# EXERCISE INSTRUCTIONS
Extract the listing below in full, unchanged.

# PROVIDED DATA
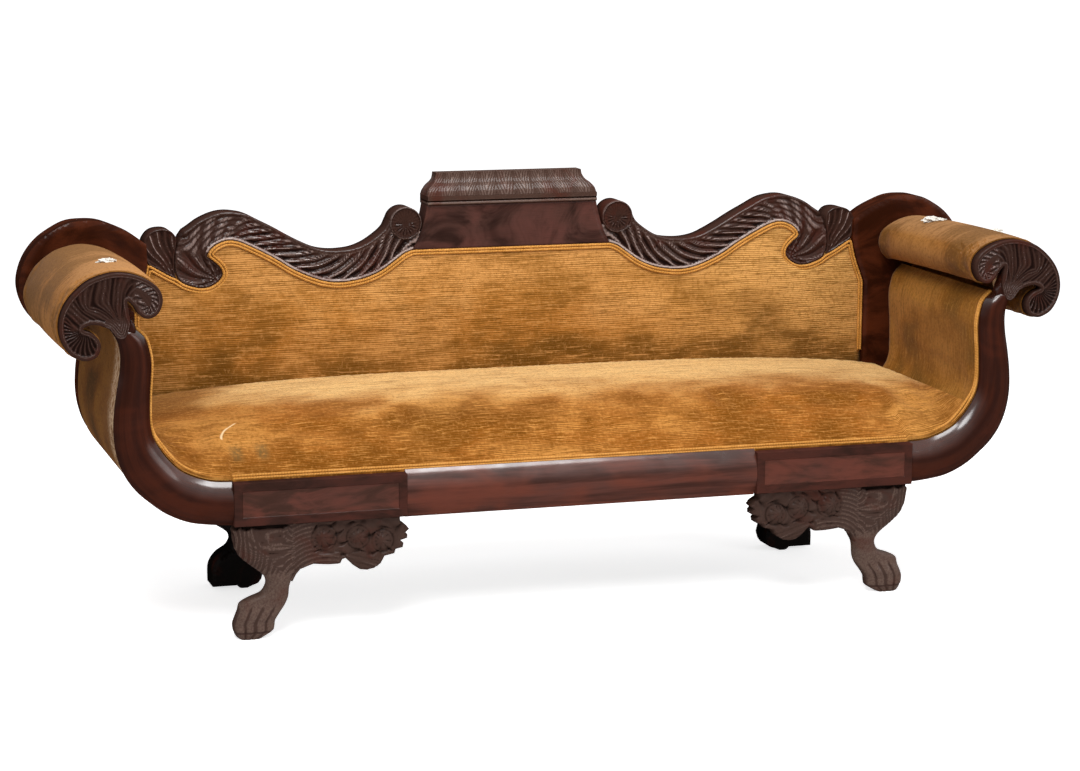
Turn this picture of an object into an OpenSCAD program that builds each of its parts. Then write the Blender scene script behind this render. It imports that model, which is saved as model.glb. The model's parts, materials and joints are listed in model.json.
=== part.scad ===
// Long sofa of the Classical period: carved crest, scrolled arms, paw legs and a tight sprung seat.
// X runs along the sofa, Y from front to back, Z up. The origin lies on the floor under its middle.
// Outlines are drawn for the right half, from the middle outwards; the left half mirrors it.

/* [Overall] */
// Depth from the face of the front rail to the back edge of the cap
sofa_depth = 600; // [570:5:660]
// Height of the underside of the front rail above the floor
rail_z = 246; // [240:2:270]

/* [Seat frame] */
// Half the length of the front rail, out to the ends of its flat blocks
block_reach = 750; // [720:5:820]
// Length of one flat block of the front rail
block_l = 363; // [340:5:390]
// Height of the flat blocks
block_h = 90; // [86:1:100]
// Height of the rounded moulding between the blocks
moulding_h = 100; // [92:1:108]
// Thickness of the facings: moulding, blocks, arm facings and scrolls
facing_t = 24; // [20:1:30]
// Width of the raised border round the field of a block
border_w = 18; // [12:1:26]
// Depth of the sunk field of a block
field_sink = 1.5; // [0.8:0.1:3]
// Thickness of the core of the front rail
core_t = 50; // [44:1:58]
// Thickness of the rear seat rail
rear_rail_t = 60; // [50:1:66]
// Width of a side rail of the seat
side_rail_w = 50; // [40:1:60]
// Set of the cores above the underside of the blocks
core_set = 2; // [1:0.5:4]
// Width of a seat brace
brace_w = 28; // [20:1:34]
// Height of a seat brace
brace_h = 40; // [30:1:46]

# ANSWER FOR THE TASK
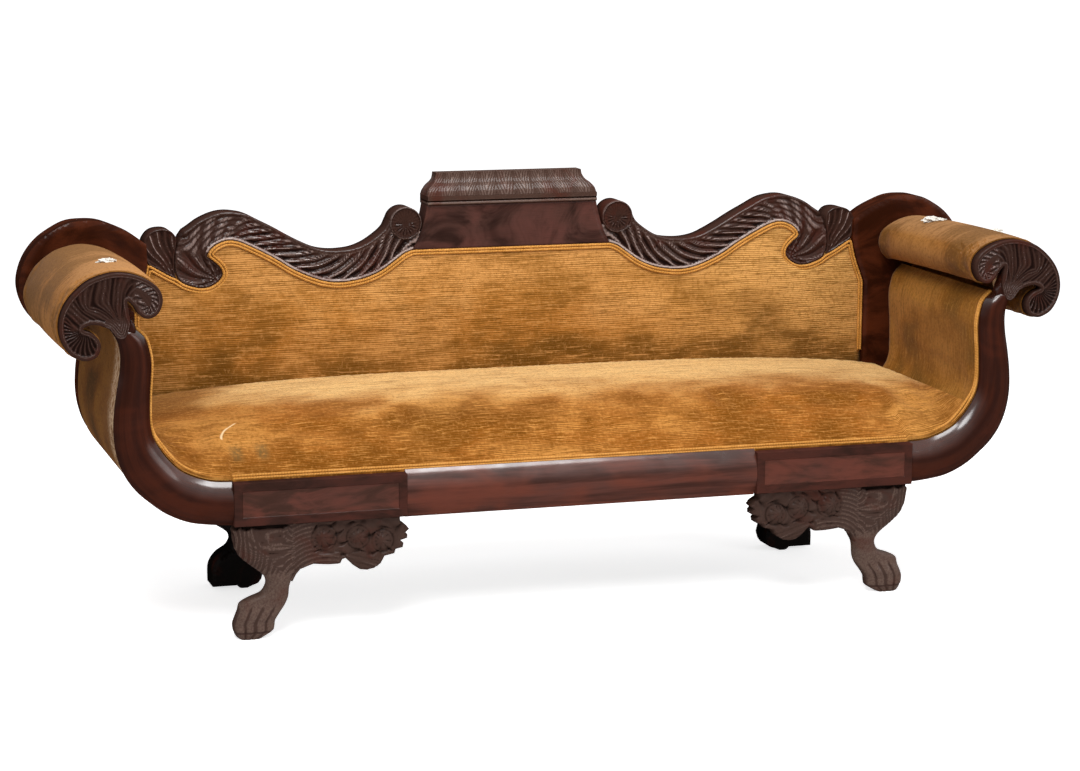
Turn this picture of an object into an OpenSCAD program that builds each of its parts. Then write the Blender scene script behind this render. It imports that model, which is saved as model.glb. The model's parts, materials and joints are listed in model.json.
=== part.scad ===
// Long sofa of the Classical period: carved crest, scrolled arms, paw legs and a tight sprung seat.
// X runs along the sofa, Y from front to back, Z up. The origin lies on the floor under its middle.
// Outlines are drawn for the right half, from the middle outwards; the left half mirrors it.

/* [Overall] */
// Depth from the face of the front rail to the back edge of the cap
sofa_depth = 600; // [570:5:660]
// Height of the underside of the front rail above the floor
rail_z = 246; // [240:2:270]

/* [Seat frame] */
// Half the length of the front rail, out to the ends of its flat blocks
block_reach = 750; // [720:5:820]
// Length of one flat block of the front rail
block_l = 363; // [340:5:390]
// Height of the flat blocks
block_h = 90; // [86:1:100]
// Height of the rounded moulding between the blocks
moulding_h = 100; // [92:1:108]
// Thickness of the facings: moulding, blocks, arm facings and scrolls
facing_t = 24; // [20:1:30]
// Width of the raised border round the field of a block
border_w = 18; // [12:1:26]
// Depth of the sunk field of a block
field_sink = 1.5; // [0.8:0.1:3]
// Thickness of the core of the front rail
core_t = 50; // [44:1:58]
// Thickness of the rear seat rail
rear_rail_t = 60; // [50:1:66]
// Width of a side rail of the seat
side_rail_w = 50; // [40:1:60]
// Set of the cores above the underside of the blocks
core_set = 2; // [1:0.5:4]
// Width of a seat brace
brace_w = 28; // [20:1:34]
// Height of a seat brace
brace_h = 40; // [30:1:46]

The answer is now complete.